Bila terbukti kebijakan Pelindo memperpanjang konsesi JICT ini melanggar UU, maka Komisi VI meminta perjanjian tersebut dibatalkan.
"Ada indikasi terjadinya pelanggaran UU dalam perpanjangan konsesi JICT. Kalau itu terbukti (melanggar UU), kita minta dibatalkan," kata Ketua Komisi VI DPR RI, Hafisz Tohir di Gedung DPR, Jakarta, Rabu (30/9/2015).
Hafisz menuturkan, UU No.17 tahun 2008 pasal 82 dan dalam ketentuan peralihan pasal 344 menyebutkan dalam perpanjangan konsesi dengan swasta atau asing, PT Pelabuhan Indonesia (Pelindo II) harus membuat kontrak dengan pemerintah melalui Otoritas Pelabuhan.
Setelah itu, baru bisa memperpanjang konsesi perpanjangn kontrak JICT.
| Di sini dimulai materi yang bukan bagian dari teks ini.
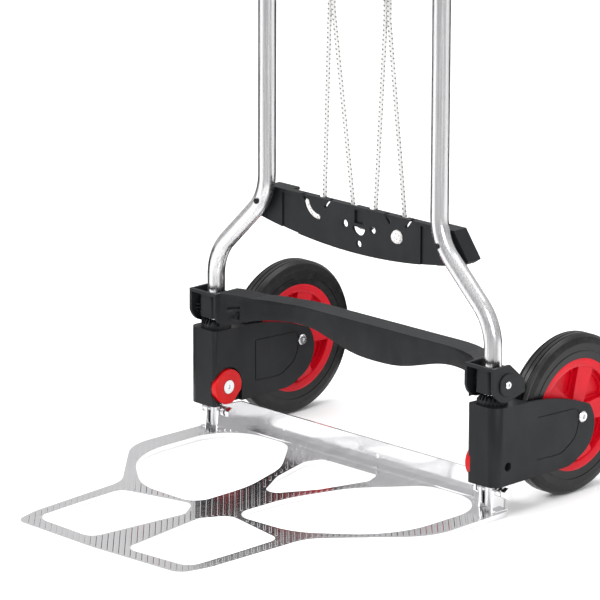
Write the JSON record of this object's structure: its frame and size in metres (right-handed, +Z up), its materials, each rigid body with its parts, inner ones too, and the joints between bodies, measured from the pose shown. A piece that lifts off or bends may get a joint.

"Menteri Perhubungan saudara Jonan sudah menyatakan menolak, tapi RJ Lino tetap ngotot dengan alasan Jamdatun Kejagung membolehkan dalam pendapat hukumnya," tuturnya.
Disisi yang lain kata Hafisz, seperti sama-sama diketahui bahwa saat terminal peti kemas Tanjung Priok dikelola HPH tahun 1999, HPH membayar 243 juta dollar AS.
Sekarang HPH membayar 215 juta dollar AS untuk masa kontrak 20 tahun.
"Secara Logika apabila ada perpanjangan harusnya lebih mahal dengan yang lalu, tidak malah lebih lebih murah seperti ini," tegasnya.
Hafisz yakin SDM anak bangsa kita sanggup untuk mengelola pelabuhan Tanjung Priok sendiri tanpa campur tangan asing.
Menurutnya, ini soal kedaulatan negara, 70 persen jalur distribusi perekonomian kita ada disana sehingga jangan sampai perpanjangan ini hanya menjadi motif berbagi keuntungan dengan Hutchison.